[Records excerpted from a collection]

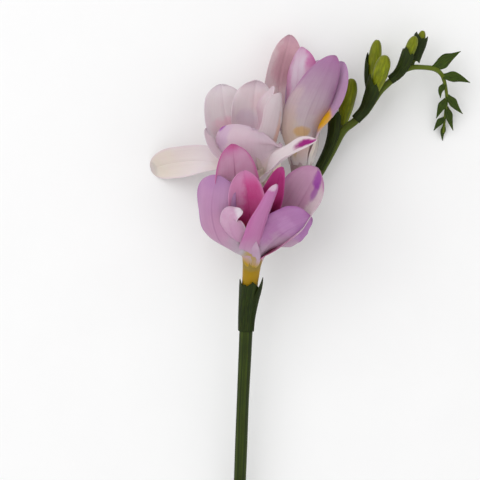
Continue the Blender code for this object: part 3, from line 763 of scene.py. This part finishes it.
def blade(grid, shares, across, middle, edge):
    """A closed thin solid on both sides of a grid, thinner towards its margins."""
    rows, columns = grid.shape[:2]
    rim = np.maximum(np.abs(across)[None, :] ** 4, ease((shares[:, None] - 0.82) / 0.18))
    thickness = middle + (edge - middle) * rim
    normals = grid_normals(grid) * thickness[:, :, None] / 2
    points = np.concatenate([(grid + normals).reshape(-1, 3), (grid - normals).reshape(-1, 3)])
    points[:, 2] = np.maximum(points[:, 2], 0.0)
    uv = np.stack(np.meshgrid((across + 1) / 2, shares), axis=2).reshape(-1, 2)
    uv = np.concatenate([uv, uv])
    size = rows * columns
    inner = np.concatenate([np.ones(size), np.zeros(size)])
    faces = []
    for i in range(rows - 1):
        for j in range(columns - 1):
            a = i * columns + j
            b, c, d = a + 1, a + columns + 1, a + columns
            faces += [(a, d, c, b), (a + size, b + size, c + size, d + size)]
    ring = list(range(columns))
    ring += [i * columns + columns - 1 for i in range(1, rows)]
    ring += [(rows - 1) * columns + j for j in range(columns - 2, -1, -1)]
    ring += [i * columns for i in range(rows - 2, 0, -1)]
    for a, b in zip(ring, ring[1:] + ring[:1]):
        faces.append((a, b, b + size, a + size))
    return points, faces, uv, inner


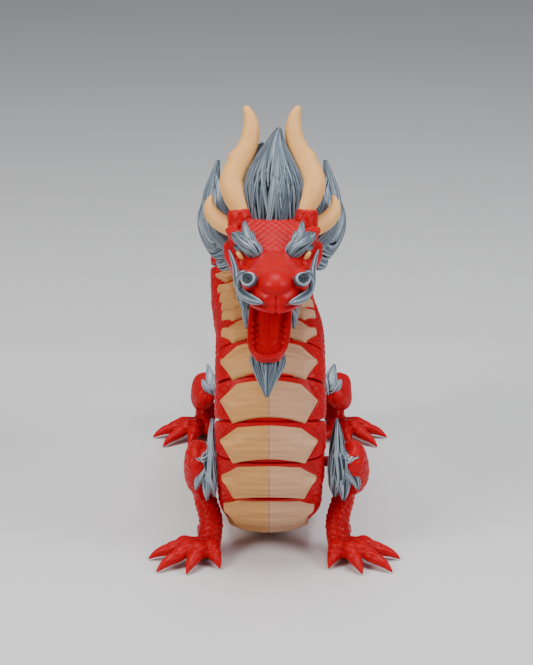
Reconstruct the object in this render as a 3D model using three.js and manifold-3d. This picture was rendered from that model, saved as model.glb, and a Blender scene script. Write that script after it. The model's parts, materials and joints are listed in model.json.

# TASK
Pull out each record as written and restate it exactly.

# WRITTEN ANSWER
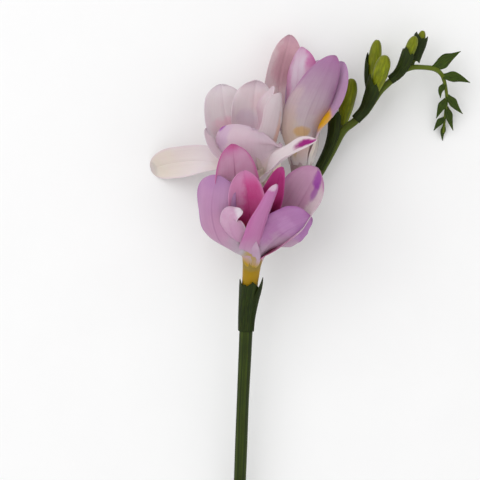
Continue the Blender code for this object: part 3, from line 763 of scene.py. This part finishes it.
def blade(grid, shares, across, middle, edge):
    """A closed thin solid on both sides of a grid, thinner towards its margins."""
    rows, columns = grid.shape[:2]
    rim = np.maximum(np.abs(across)[None, :] ** 4, ease((shares[:, None] - 0.82) / 0.18))
    thickness = middle + (edge - middle) * rim
    normals = grid_normals(grid) * thickness[:, :, None] / 2
    points = np.concatenate([(grid + normals).reshape(-1, 3), (grid - normals).reshape(-1, 3)])
    points[:, 2] = np.maximum(points[:, 2], 0.0)
    uv = np.stack(np.meshgrid((across + 1) / 2, shares), axis=2).reshape(-1, 2)
    uv = np.concatenate([uv, uv])
    size = rows * columns
    inner = np.concatenate([np.ones(size), np.zeros(size)])
    faces = []
    for i in range(rows - 1):
        for j in range(columns - 1):
            a = i * columns + j
            b, c, d = a + 1, a + columns + 1, a + columns
            faces += [(a, d, c, b), (a + size, b + size, c + size, d + size)]
    ring = list(range(columns))
    ring += [i * columns + columns - 1 for i in range(1, rows)]
    ring += [(rows - 1) * columns + j for j in range(columns - 2, -1, -1)]
    ring += [i * columns for i in range(rows - 2, 0, -1)]
    for a, b in zip(ring, ring[1:] + ring[:1]):
        faces.append((a, b, b + size, a + size))
    return points, faces, uv, inner


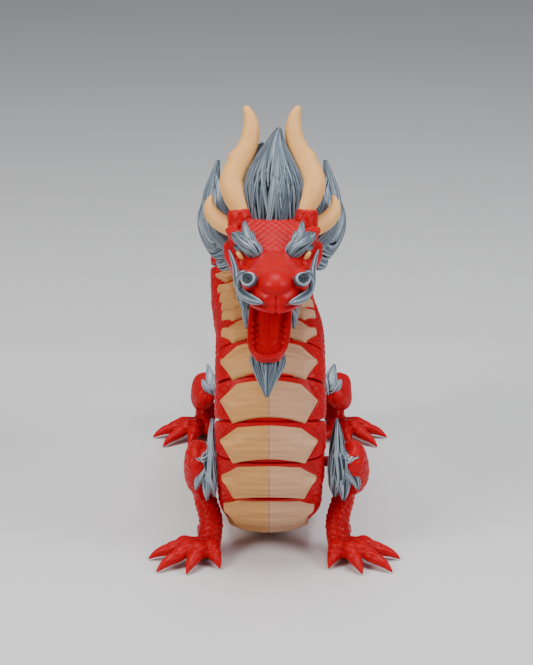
Reconstruct the object in this render as a 3D model using three.js and manifold-3d. This picture was rendered from that model, saved as model.glb, and a Blender scene script. Write that script after it. The model's parts, materials and joints are listed in model.json.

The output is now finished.